# Nice outlet lol



## scottieboy469 (Mar 3, 2013)




----------



## HARRY304E (Sep 15, 2010)

scottieboy469 said:


> View attachment 36609


You don't see those too often..:laughing:


----------



## 480sparky (Sep 20, 2007)

You can still buy them at Home Cheapo and Blow's.


----------



## fdew (Mar 26, 2009)

I have one of those. Note the nice little snap in covers over the mounting screws.


----------



## retiredsparktech (Mar 8, 2011)

HARRY304E said:


> You don't see those too often..:laughing:


I've seen those in older homes, when I still did TV repair. 
I don't think, they were original.
IIRC, Monowatt brand.


----------



## jmellc (Feb 25, 2011)

I have seen a triplex type in 1 home built about the 1950's. I never saw a quinplex type like this.


----------



## retiredsparktech (Mar 8, 2011)

jmellc said:


> I have seen a triplex type in 1 home built about the 1950's. I never saw a quinplex type like this.


The Sierra triplex was popular in the mid-to later 50's. They also made a model, that was made for switched receptacle application.

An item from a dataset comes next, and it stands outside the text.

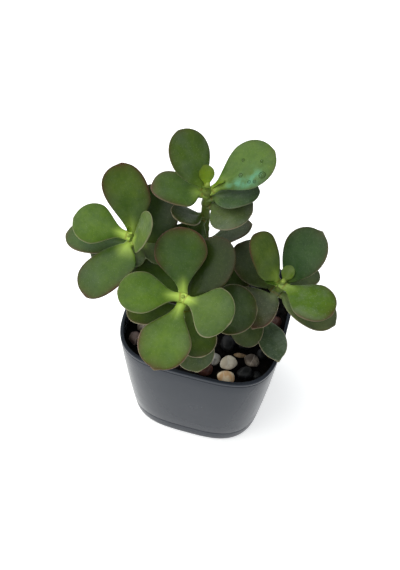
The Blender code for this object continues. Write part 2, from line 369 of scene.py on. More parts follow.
def scattered(name, solid, faces, centres, scales, seed, finish):
    """Many scaled copies of one small solid, joined as one piece. Each is turned by the matrix of a
    random unit quaternion, and each of its points moves in or out by up to a quarter."""
    rng = np.random.default_rng(seed)
    turns = rng.normal(size=(len(centres), 4))
    w, x, y, z = (turns / np.linalg.norm(turns, axis=1)[:, None]).T
    turned = np.array(
        [
            [1 - 2 * (y * y + z * z), 2 * (x * y - z * w), 2 * (x * z + y * w)],
            [2 * (x * y + z * w), 1 - 2 * (x * x + z * z), 2 * (y * z - x * w)],
            [2 * (x * z - y * w), 2 * (y * z + x * w), 1 - 2 * (x * x + y * y)],
        ]
    ).transpose(2, 0, 1)
    uneven = rng.uniform(0.75, 1.25, (len(centres), len(solid), 1))
    shapes = solid[None] * scales[:, None, :] * uneven
    points = np.einsum("nij,nkj->nki", turned, shapes) + centres[:, None, :]
    corners = faces[None] + len(solid) * np.arange(len(centres))[:, None, None]
    mesh = bpy.data.meshes.new(name)
    mesh.from_pydata(points.reshape(-1, 3).tolist(), [], corners.reshape(-1, 3).tolist())
    return show(name, mesh, finish)


OCTAHEDRON = np.array([[1, 0, 0], [-1, 0, 0], [0, 1, 0], [0, -1, 0], [0, 0, 1], [0, 0, -1]], float)
OCTAHEDRON_FACES = np.array(
    [[0, 2, 4], [2, 1, 4], [1, 3, 4], [3, 0, 4], [2, 0, 5], [1, 2, 5], [3, 1, 5], [0, 3, 5]]
)
rng = np.random.default_rng(GRAIN_SEED)
spread = np.sqrt(rng.uniform(0, 1, CRUMBS))
heading = rng.uniform(0, 2 * np.pi, CRUMBS)
roundness = np.abs(np.cos(heading)) ** CORNER_POWER + np.abs(np.sin(heading)) ** CORNER_POWER
crumb_reach = (wall_half(SOIL_TOP) - CRUMB_INSET) * spread / roundness ** (1 / CORNER_POWER)
crumb_x, crumb_y = crumb_reach * np.cos(heading), crumb_reach * np.sin(heading)
crumb_size = 0.45 * MM + 0.9 * MM * rng.uniform(0, 1, CRUMBS) ** 3
centres = np.stack([crumb_x, crumb_y, soil_height(crumb_x, crumb_y) + 0.2 * crumb_size], axis=-1)
scales = crumb_size[:, None] * rng.uniform([0.8, 0.5, 0.25], [1.6, 1.0, 0.7], (CRUMBS, 3))
scattered(
    "compost_crumbs", OCTAHEDRON, OCTAHEDRON_FACES, centres, scales, GRAIN_SEED, compost
)

# ---------------------------------------------------------------- pebbles
# Water-worn stones strewn on the compost: a few cream, grey and tan ones, some red-brown, and black
# ones that hardly show. Each is an egg of three unlike axes with its own colour and veins.

Stone = namedtuple("Stone", "body second vein slot gloss")
CREAM = Stone((0.80, 0.74, 0.62), (0.58, 0.51, 0.40), (0.75, 0.72, 0.66), "pale_stone", 0.45)
SANDY = Stone((0.86, 0.74, 0.54), (0.66, 0.42, 0.22), (0.75, 0.68, 0.55), "pale_stone", 0.45)
CHALKY = Stone((0.42, 0.41, 0.38), (0.16, 0.15, 0.14), (0.60, 0.58, 0.55), "pale_stone", 0.5)
TAN = Stone((0.36, 0.24, 0.13), (0.12, 0.08, 0.05), (0.50, 0.38, 0.24), "brown_stone", 0.4)
UMBER = Stone((0.065, 0.050, 0.038), (0.25, 0.21, 0.17), (0.45, 0.40, 0.35), "brown_stone", 0.35)
RUSSET = Stone(
    (0.050, 0.018, 0.014), (0.090, 0.035, 0.026), (0.12, 0.07, 0.06), "brown_stone", 0.35
)
ROSY = Stone((0.150, 0.105, 0.098), (0.085, 0.055, 0.050), (0.30, 0.24, 0.22), "brown_stone", 0.4)
BLACK = Stone(
    (0.0045, 0.0050, 0.0055), (0.012, 0.013, 0.014), (0.03, 0.03, 0.03), "dark_stone", 0.35
)


def stone_finish(name, stone):
    """Two clouded colours with a few thin veins and a fine grain that roughens the polish."""
    finish = Finish(name)
    cloud = finish.ease(finish.noise(150, detail=3), 0.42, 0.62)
    grain = finish.noise(1600, detail=3)
    bands = finish.node(
        "ShaderNodeTexWave",
        {"Vector": finish.place(), "Scale": 55.0, "Distortion": 9.0, "Detail": 2.0},
    )
    vein = finish.ease(bands, 0.90, 0.99)
    colour = finish.mix(cloud, stone.body, stone.second)
    colour = finish.mix(vein * 0.5, colour, stone.vein)
    colour = finish.mix(grain * 0.25, colour, stone.second)
    return finish.done(
        Base_Color=colour,
        Roughness=stone.gloss + grain * 0.2,
        Specular_IOR_Level=0.25,
        Normal=finish.bump(grain + cloud * 0.4, 0.12 * MM, 0.5),
    )


def pebble_points(middle, size, wide, flat, turn, seed, rows=22, columns=34):
    """An egg about its middle: a ball stretched to its three axes, fatter at one end, with its
    surface pushed in and out by a tenth in smooth random hollows, then turned."""
    polar = np.linspace(0, np.pi, rows)[:, None]
    around = np.linspace(0, 2 * np.pi, columns, endpoint=False)[None, :]
    x = np.cos(polar) + 0 * around
    y = np.sin(polar) * np.cos(around)
    z = np.sin(polar) * np.sin(around)
    swell = 1 + 0.09 * bumpy(x, y, z, seed, 2.6)
    egg = 1 + 0.16 * x
    x = x * size / 2 * swell
    y = y * size / 2 * wide * egg * swell
    z = z * size / 2 * flat * swell
    turn = radians(turn)
    turned = np.stack([x * cos(turn) - y * sin(turn), x * sin(turn) + y * cos(turn), z], axis=-1)
    return turned + np.array(middle)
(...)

One of the three receptacles had a red dot. 
They also made a duplex 5-15, grounding type, that used the same plate.


----------



## Black Dog (Oct 16, 2011)

480sparky said:


> You can still buy them at Home Cheapo and Blow's.


Where is the plate for that?:whistling2::laughing:


----------



## TOOL_5150 (Aug 27, 2007)

Black Dog said:


> Where is the plate for that?:whistling2::laughing:


And the box! :laughing:


----------



## dmxtothemax (Jun 15, 2010)

TOOL_5150 said:


> And the box! :laughing:


 
Why waste money on a box ?

still works ok dont it ?


----------



## Chrisibew440 (Sep 13, 2013)

Dude! I'd clepto that.


----------



## LGLS (Nov 10, 2007)

Chrisibew440 said:


> Dude! I'd clepto that.


Dude... that goes without saying. We're electricians. We clepto everything.


----------



## btharmy (Jan 17, 2009)

My first house was built in 1928 an had those in every room. Just one per room.


----------



## MDShunk (Jan 7, 2007)

I thought they were H&H brand.


----------



## CFL (Jan 28, 2009)

scottieboy469 said:


> View attachment 36609


That is a fancy looking cord cap and it matches the receptacle well.


----------



## retiredsparktech (Mar 8, 2011)

btharmy said:


> My first house was built in 1928 an had those in every room. Just one per room.


I don't think those were originally installed. Someone must've changed them, because there was just one receptacle per room.
That home was originally wired for electricity.
I lived in two homes, that were wired for electricity, years after the home was built. These homes were wired in the mid-20's, using the old BX.


----------



## BababooeyHTJ (May 31, 2013)

480sparky said:


> You can still buy them at Home Cheapo and Blow's.


Is that photoshopped? 

Sent from my Nexus 5 using Tapatalk


----------



## retiredsparktech (Mar 8, 2011)

BababooeyHTJ said:


> Is that photoshopped?
> 
> Sent from my Nexus 5 using Tapatalk


You'd think it was a device that came out of an earlier type outlet strip, the metal cases ones, with the circuit breaker and on-off switch. 
Those strips proved that back-stabbed connections are no good for heavy current applications.


----------